In Pabst's 1924 film, Greta Garbo stars as the winsome daughter of a middle-class merchant who, falling on hard times, puts his daughter in a dance hall to support the family. The corrupt and sexually perverse fat men who prey on the girl show up again in "The Inheritors," and seven decades haven't changed them. Sex is a tool in both films and effectively turned against the people who think they can buy love. Morally and esthetically, the simple folk are the good folk and deserve our loyalty. Similarly, in "Freudlose Gasse" the crowd scenes feel wrenched from real life, especially the long lines of people waiting for food. (For this reason, the film was cut - lest it demoralize English audiences.)

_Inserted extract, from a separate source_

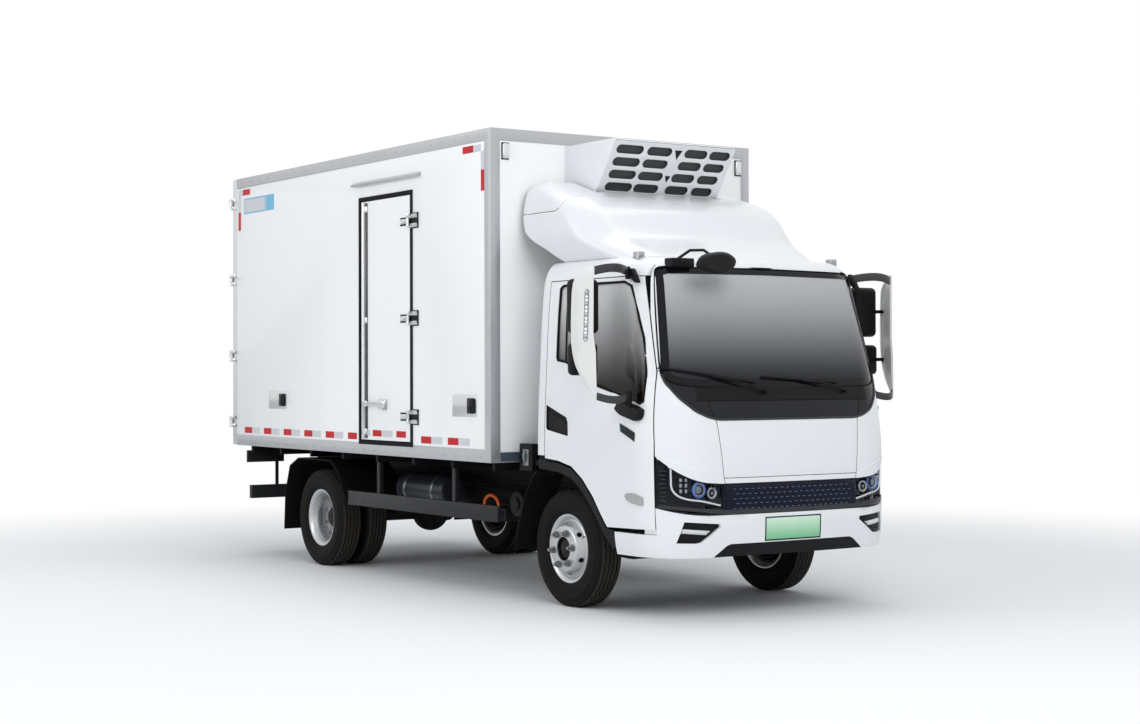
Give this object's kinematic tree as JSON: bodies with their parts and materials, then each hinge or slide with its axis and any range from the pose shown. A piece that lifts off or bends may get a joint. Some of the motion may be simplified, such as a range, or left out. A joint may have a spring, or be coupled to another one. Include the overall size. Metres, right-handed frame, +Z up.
{
  "type": "light refrigerated box truck",
  "caption": "Light refrigerated box truck: tilting cab with roof fairing, insulated box with side and rear doors, cooling unit, ladder chassis and twin rear wheels.",
  "frame": {"origin": "on the ground under the middle of the truck's bounding box", "axes": "+X forward, +Y to the truck's left, +Z up"},
  "size_m": [5.9954, 2.6062, 3.189],
  "materials": {
    "white_paint": "gloss",
    "panel_white": "satin",
    "aluminium_rail": "satin",
    "stainless": "satin",
    "wheel_silver": "satin",
    "chassis_black": "satin",
    "guard_grey": "satin",
    "trim_black": "matte",
    "gloss_black": "gloss",
    "rubber_black": "matte",
    "tyre_black": "matte",
    "tinted_glass": "gloss",
    "lamp_clear": "gloss",
    "cast_iron_dark": "satin",
    "seat_fabric": "matte",
    "dash_grey": "matte",
    "tank_blue_grey": "satin"
  },
  "bodies": {
    "chassis": {"frame_ladder": "chassis_black", "cab_rear_mount": "chassis_black", "front_axle": "cast_iron_dark", "rear_axle": "cast_iron_dark", "leaf_springs": "cast_iron_dark", "power_units": "chassis_black", "air_tanks": "tank_blue_grey", "side_guards": "guard_grey", "rear_underrun": "chassis_black", "mudguards": "rubber_black", "box_floor": "chassis_black", "box_front_wall": "panel_white", "box_left_wall": "panel_white", "box_right_wall": "panel_white", "box_roof": "panel_white", "edge_rails": "aluminium_rail", "rear_frame": "stainless", "reefer_unit": "white_paint", "side_door_frame": "trim_black"},
    "cab": {"cab_front": "white_paint", "cab_roof": "white_paint", "cab_rear": "white_paint", "cab_floor": "chassis_black", "windscreen": "tinted_glass", "cowl_panel": "gloss_black", "headlamps": "gloss_black", "lamp_lenses": "lamp_clear", "grille": "gloss_black", "bumper": "white_paint", "bumper_skirt": "trim_black", "fog_lamps": "trim_black", "arch_flares": "trim_black", "fairing": "white_paint", "front_mirror": "trim_black", "roof_lamps": "lamp_clear", "dashboard": "dash_grey", "seats": "seat_fabric"},
    "cab_door_left_body": {"cab_door_left": "white_paint", "door_glass_left": "tinted_glass", "mirror_left": "white_paint"},
    "cab_door_right_body": {"cab_door_right": "white_paint", "door_glass_right": "tinted_glass", "mirror_right": "white_paint"},
    "knuckle_left_body": {"knuckle_left": "cast_iron_dark"},
    "knuckle_right_body": {"knuckle_right": "cast_iron_dark"},
    "front_wheel_left": {"tyre_front_left": "tyre_black", "wheel_front_left": "wheel_silver"},
    "front_wheel_right": {"tyre_front_right": "tyre_black", "wheel_front_right": "wheel_silver"},
    "rear_wheels_left": {"tyres_rear_left": "tyre_black", "wheels_rear_left": "wheel_silver"},
    "rear_wheels_right": {"tyres_rear_right": "tyre_black", "wheels_rear_right": "wheel_silver"},
    "side_door_body": {"side_door": "panel_white"},
    "rear_door_left_body": {"rear_door_left": "panel_white"},
    "rear_door_right_body": {"rear_door_right": "panel_white"}
  },
  "joints": [
    {"name": "cab_tilt", "type": "hinge", "parent": "chassis", "child": "cab", "pos_m": [2.7875, 0, 0.5], "axis": [0, 1, 0], "range_deg": [0, 40]},
    {"name": "cab_door_left_hinge", "type": "hinge", "parent": "cab", "child": "cab_door_left_body", "pos_m": [2.7825, 0.975, 1.2], "axis": [0, 0, -1], "range_deg": [0, 68]},
    {"name": "cab_door_right_hinge", "type": "hinge", "parent": "cab", "child": "cab_door_right_body", "pos_m": [2.7825, -0.975, 1.2], "axis": [0, 0, 1], "range_deg": [0, 68]},
    {"name": "steer_left", "type": "hinge", "parent": "chassis", "child": "knuckle_left_body", "pos_m": [1.8075, 0.74, 0.38], "axis": [0, 0, 1], "range_deg": [-35, 35]},
    {"name": "steer_right", "type": "hinge", "parent": "chassis", "child": "knuckle_right_body", "pos_m": [1.8075, -0.74, 0.38], "axis": [0, 0, 1], "range_deg": [-35, 35]},
    {"name": "front_wheel_left_spin", "type": "hinge", "parent": "knuckle_left_body", "child": "front_wheel_left", "pos_m": [1.8075, 0.825, 0.38], "axis": [0, 1, 0], "continuous": true},
    {"name": "front_wheel_right_spin", "type": "hinge", "parent": "knuckle_right_body", "child": "front_wheel_right", "pos_m": [1.8075, -0.825, 0.38], "axis": [0, 1, 0], "continuous": true},
    {"name": "rear_wheels_left_spin", "type": "hinge", "parent": "chassis", "child": "rear_wheels_left", "pos_m": [-1.5525, 0.81, 0.38], "axis": [0, 1, 0], "continuous": true},
    {"name": "rear_wheels_right_spin", "type": "hinge", "parent": "chassis", "child": "rear_wheels_right", "pos_m": [-1.5525, -0.81, 0.38], "axis": [0, 1, 0], "continuous": true},
    {"name": "side_door_hinge", "type": "hinge", "parent": "chassis", "child": "side_door_body", "pos_m": [0.1115, -1.145, 1.925], "axis": [0, 0, 1], "range_deg": [0, 170]},
    {"name": "rear_door_left_hinge", "type": "hinge", "parent": "chassis", "child": "rear_door_left_body", "pos_m": [-2.9835, 1.14, 2], "axis": [0, 0, -1], "range_deg": [0, 250]},
    {"name": "rear_door_right_hinge", "type": "hinge", "parent": "chassis", "child": "rear_door_right_body", "pos_m": [-2.9835, -1.14, 2], "axis": [0, 0, 1], "range_deg": [0, 250]}
  ],
  "couplings": [
    {"joint": "steer_right", "follows": "steer_left", "ratio": 1}
  ]
}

Melodrama leaps out at today's audiences, so we can't help but laugh at the deus ex machina effect of a lieutenant from the American Red Cross rescuing Greta Garbo at the end of "Freudlose Gasse." Yet we only smile at the "solution" of "The Inheritors" - they're on their way to America where there will be room for people like them.

Back in Moscow, we can also see an almost comic continuity in the feverish filmmaking of Alexei Guerman, whose "Khroustaliov, My Car!" takes politics to a zany if not revolutionary level in his spoof about the fall of Stalin. It's as mesmerizing as "Strike", and although it's too soon to categorize Guerman with Eisenstein in terms of invention, he is his equal in sheer bravery. In Moscow, that counts.

So the New York Film Festival has done right by film history this year. Thank you. Class dismissed.